After building the matrix X, the GloVe’s goal is to minimize J loss function:

$$\displaystyle \begin{aligned} J = \sum_{i, j = 1}^{V}f(X_{ij})(w_{i}^{T}{\tilde w_{j}} + b_{i} + {\tilde b_{j}} - log(X_{ij}) )^{2}, \end{aligned} $$
(53.7)

where V is the vocabulary size, wi is the word embedding of central word i and \(\tilde w_{j}\) is the word embedding of the context word j. Thus, we have two word embedding matrices, W and \(\tilde W\). Equation (53.8) defines f(x) function.

$$\displaystyle \begin{aligned} f(x)= \begin{cases} (x/x_{max})^{\alpha}, & \text{if } x < x_{max}\\ 1, & \text{otherwise} \end{cases} \end{aligned} $$
(53.8)

At GloVe original work, the authors use α = 3/4 and xmax = 100 to train the word embeddings and perform the experiments.

input : matrix X, int V

for i ← 1to V  do

p = getparaphrase(i);

for j ← 1to V  do

if Xij == 0 and Xpj! = 0 then

Xij  :=  Xpj

end

end

end Algorithm 1: Algorithm used to enhance the X matrix

We use Algorithm 1 to enhance our X co-occurrence matrix and perform the GloVe’s training. For each vocabulary word v, it randomly selects an paraphrase x and uses its context to fill the empty slots of v. In other words, it appends more information in our X matrix. This idea is valid because the words x and v have the same meaning, so the word v can be placed at the contexts of the word x.

4 Experiments

4.1 Evaluation Methods

We use three different benchmarks to evaluate the word embedding: (1) SimLex999 [14], (2) MEN [5] and (3) WordSimilarity-353 (WS353) [1]. They all measure the semantic similarity between two words. Each dataset has a set of tuples t = (word1, word2), where each tuple has a score indicating how word1 and word2 are semantically related. This score is defined by arithmetic mean of a score set defined by humans.

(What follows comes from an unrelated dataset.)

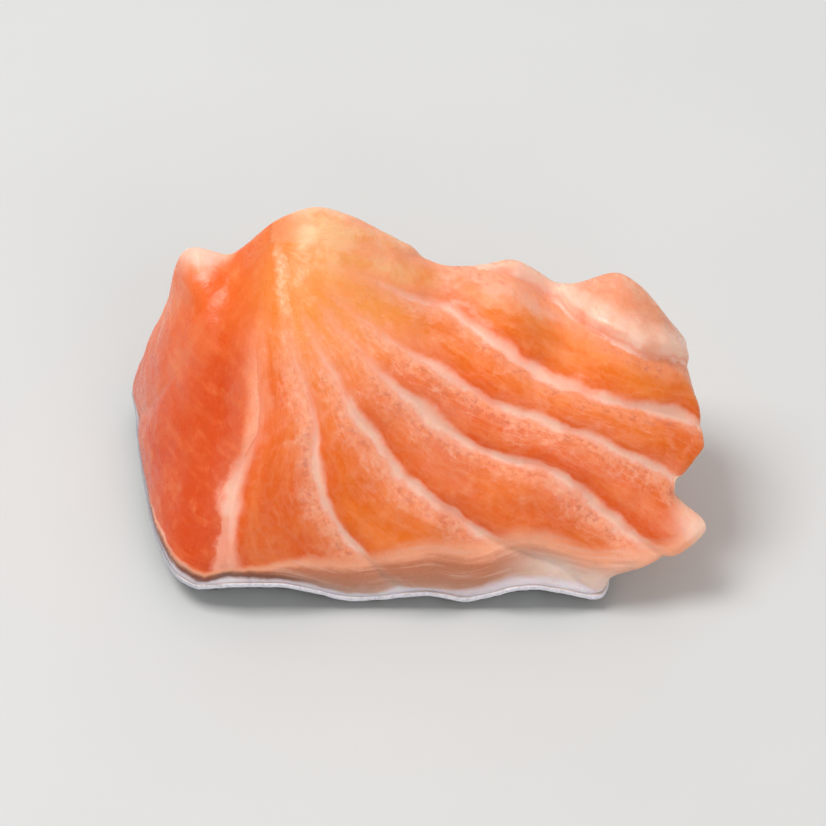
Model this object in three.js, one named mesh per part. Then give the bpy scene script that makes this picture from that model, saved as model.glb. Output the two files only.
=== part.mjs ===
// A salmon trimming: one skin-on chunk cut from a raw fillet, lying on its skin.
//
// The front is a slanting knife cut that shows the muscle flakes as a fan and curves over into
// the top, which rises to a hump at the back. The left side is a second cut, the right end is cut
// under so that the flesh overhangs the skin, and the back is a steep cut. The underside is the
// skin. Its middle is flat and its wavy rim is lifted a little, and its edge shows as a ledge.
//
// Units are millimetres, +X to the right along the chunk, +Y to the back, +Z up. The origin is
// on the surface that the chunk lies on, under the middle of its bounding box.

import * as THREE from "three";
import { mergeVertices } from "three/addons/utils/BufferGeometryUtils.js";

// Grid of the block before it is shaped: how many steps along, across and up, and how strongly
// the steps crowd towards the edges, where the cut sides meet.
const STEPS = { along: 50, across: 28, up: 23 };
const CROWDING = 1.1;
const SAME_POINT = 1e-4;

// Rounding of the cut edges, on the block before it is shaped.
const BLOCK = { length: 57, depth: 30, height: 23 };
const EDGE_RADIUS = 2.2;

// Front cut: how far it leans back from the skin to the shoulder, and how it curves over.
const FRONT_LEAN = { left: 11, right: 10 };
const FRONT_CURVE = 1.7;

// Back cut: where it stands at the skin and at the top, at the left and at the right, how far it
// bulges, and how its right corner is cut off between two places along the chunk.
const BACK = { skinLeft: 28.5, skinRight: 26.5, topLeft: 26.5, topRight: 24.5, bulge: 0.8 };
const BACK_CORNER = { cut: 3, from: 22, to: 31 };

// Left cut: its four corners, how far its middle bulges, and how fully it turns the front corner,
// from a broad turn at the skin to a plain edge (1) at the top.
const LEFT = { frontSkin: -16.5, frontTop: -12.5, backSkin: -25.6, backTop: -20, bulge: 2 };
const LEFT_TURN = { skin: 0.32, top: 1 };

// Right end, from the skin up: [share of the height, x]. At the front the flesh overhangs the
// skin, runs out to a small point, draws in and comes out again. The point is gone within a
// share of the depth, and towards the back the end gets plainer.
const RIGHT_FRONT = [
  [0, 21.3], [0.16, 22.5], [0.27, 27], [0.49, 31.2], [0.56, 30.6], [0.62, 28.2], [0.75, 28.9],
  [1, 31.8],
];
const RIGHT_BEHIND = [[0, 21.3], [0.16, 22.5], [0.3, 26], [0.62, 27.8], [0.8, 29.6], [1, 31.8]];
const POINT_DEPTH = 0.2;
const RIGHT_BACK = { skin: 26, top: 29.6 };

// The top: [x, z] along its front edge, the shoulder, and along its back edge, the ridge with the
// hump, and how the top curves from the one to the other.
const SHOULDER = [[-16, 18], [-7, 22], [0, 22], [8, 19.5], [20, 17.5], [31, 13]];
const RIDGE = [
  [-26, 21.8], [-19.5, 24], [-15, 22.9], [-11, 27.6], [-7, 30.1], [-3, 28.5], [0, 26.4],
  [5, 22.7], [12, 22.1], [17.1, 18.9], [22.3, 21.5], [26, 19.3], [29, 15.5], [31, 13],
];
const TOP_CURVE = 1.7;

// Skin: [x, z] along its front rim, the height of its rim at the back, and the share of the depth
// over which the one turns into the other. Then how many steps each way from the middle are flat,
// the share of the height over which the flat middle's outline fades, its thickness, how far its
// edge stands out under the flesh, and how far a side may face down before it counts as underside.
const SKIN_RIM_FRONT = [[-21, 2.1], [-10, 2.6], [-3, 0.7], [4, 1.5], [8, 0.7], [13.7, 2.3], [20, 1]];
const SKIN_RIM_BACK = 1.8;
const SKIN_RIM_TURN = 0.6;
const SKIN_FLAT_STEPS = { along: 18, across: 10 };
const FLAT_FADE = 0.2;
const SKIN_THICKNESS = 1;
const SKIN_LEDGE = 0.5;
const UNDERSIDE = { from: 0.5, to: 0.9 };

// Fan of muscle flakes. The white sheets between the flakes spread from a line through the hump
// that runs into the chunk, down at 45 degrees. FAN_REACH lists distances from that line. A
// sheet's angles are degrees below +X at those distances, and its ledge is how far the flake
// above it stands over the flake below.
const FAN_LINE = { x: -11, rise: 35.4 };
const FAN_REACH = [18, 26, 34, 42];
const FAN_SHEETS = [
  { angles: [-12, -8, -4, -2], ledge: 0 },
  { angles: [5, 10, 16.5, 16.5], ledge: 1.3 },
  { angles: [20, 25.7, 25.6, 23], ledge: 0.6 },
  { angles: [39, 36.2, 32.3, 30.5], ledge: 0.3 },
  { angles: [50, 46.8, 40.1, 39], ledge: 0.3 },
  { angles: [64.5, 60.6, 54.6, 48.5], ledge: 0.2 },
  { angles: [76, 78.2, 71.2, 63], ledge: 0.2 },
  { angles: [95.5, 99.6, 96.8, 95], ledge: 0 },
  { angles: [128, 130, 130, 128], ledge: 0 },
];
const SLANT = Math.SQRT1_2;

// Relief of the flakes: depth and width of the furrow along a sheet, width of a ledge's edge and
// how far the flake above it slopes away, and the distances from the line where both fade out.
const FURROW = { depth: 0.55, width: 1.3 };
const LEDGE = { below: 0.5, above: 1.4, slope: 5 };
const FLAKE_FADE = { from: 9, to: 20 };

// The share of the relief that is left on the back cut and on the right end, and how far a side
// has to face that way.
const PLAIN_CUT = { share: 0.3, back: [0.4, 0.9], right: [0.7, 0.95] };

// A small knob at the back left corner of the top: its middle and size as the fan's line sees it.
const KNOB = { x: -18.6, rise: 33, wide: 4, tall: 4, proud: 0.7 };

// Unevenness of soft flesh: wavelength and height of each wave, and its direction.
const UNEVEN = [
  { wavelength: 19, height: 0.22, direction: [0.8, 0.1, 0.6] },
  { wavelength: 14, height: 0.14, direction: [-0.5, 0.7, 0.5] },
];

const COLOURS = { flesh: 0xe8733c };
const FLESH_ROUGHNESS = 0.3;

const { degToRad, lerp, radToDeg, smoothstep } = THREE.MathUtils;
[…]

The great difference between the SimLex999 and the other two, is that it explicitly evaluates the semantic similarity between two words, whereas the MEN and WS353 also consider the relatedness between two words. For instance, the tuple (Freud, Psychology) has a low score in SimLex999 but has a high score in MEN and WS, since the name Freud has a high relation with psychology.

For each dataset, we compute the cosine similarity between the word embeddings of word1 and word2 of its tuple t = (word1, word2), so we have the semantic similarity of its word embeddings. In the end, we calculate the Spearman correlation between word embeddings semantic similarity and humans semantic similarity to obtain how good is our word embeddings on that dataset.

4.2 Corpora and Training Details

To perform the experiment, we use the 1 Billion Word Language Model Benchmark [8] corpus. This corpus has approximately 1 billion tokens. We tokenize and lowercase every word in the corpus using the Stanford tokenizer. We build a vocabulary with the most 100 thousand frequent words and produce the X co-occurrence matrix. To build the X matrix, we use an context window of size 10.

For every experiment, we use a xmax  =  100, α  =  0.75 and train the GloVe model using Adagrad [10] and stochastically select elements with values different of zero from X. The initial learning rate was 0.05. We execute 100 training iterations of each word embedding for every experiment. In this work, we use W +  W~ as our final word embedding matrix. We use the GloVe original implementation to train our word embeddings and keep its default settings.

4.3 Results

In Table 53.1 we present the best achieved accuracy values. It can be observed that using the Paraphrase dataset to improve GloVe’s co-occurrence matrix X presents an improvement in every scenario. Another important aspect to be noted is the word embeddings’ dimension: experiments with bigger word embeddings also present better results.

Table 53.1 Best results for each model

Figures 53.1, 53.2, and 53.3 present the accuracy evolution for Glove 200 and Glove-P 200 on the following benchmarks: SimLex999, MEN, and WS353, respectively. Aside from the fact that Glove-P 200 presents better results in every epoch and every evaluation, it is clear that during the first epochs, Glove-P shows a better improvement when compared to Glove 200. This is important due to the fact that high computational power is not always available to enable long-run training sessions.

Fig. 53.1
figure 1

SimLex999 results

Fig. 53.2
figure 2

MEN results

Fig. 53.3
figure 3

WS353 results

5 Conclusion

Vectorial word representations are important for obtaining good results in NLP tasks using machine learning algorithms. Recently, some works have tried to incorporate information from knowledge bases in order to improve the learning of word embeddings. However, these works have not tried to achieve the state-of-the-art results in their methods. Also, they usually limit their experiments with the use of self-tailored datasets.

In this work, we have proposed a modification on the GloVe method, the state-of-the-art in word representation benchmarks. In particular, we presented a method to incorporate the knowledge of the Paraphrase dataset into GloVe’s co-occurrence matrix. We have used an universal dataset to train the word embeddings and results have shown improved word embeddings if compared to GloVe” original approach.

As future work, we intend to come up with a method to incorporate similar knowledge into other relevant learning methods such as word2vec.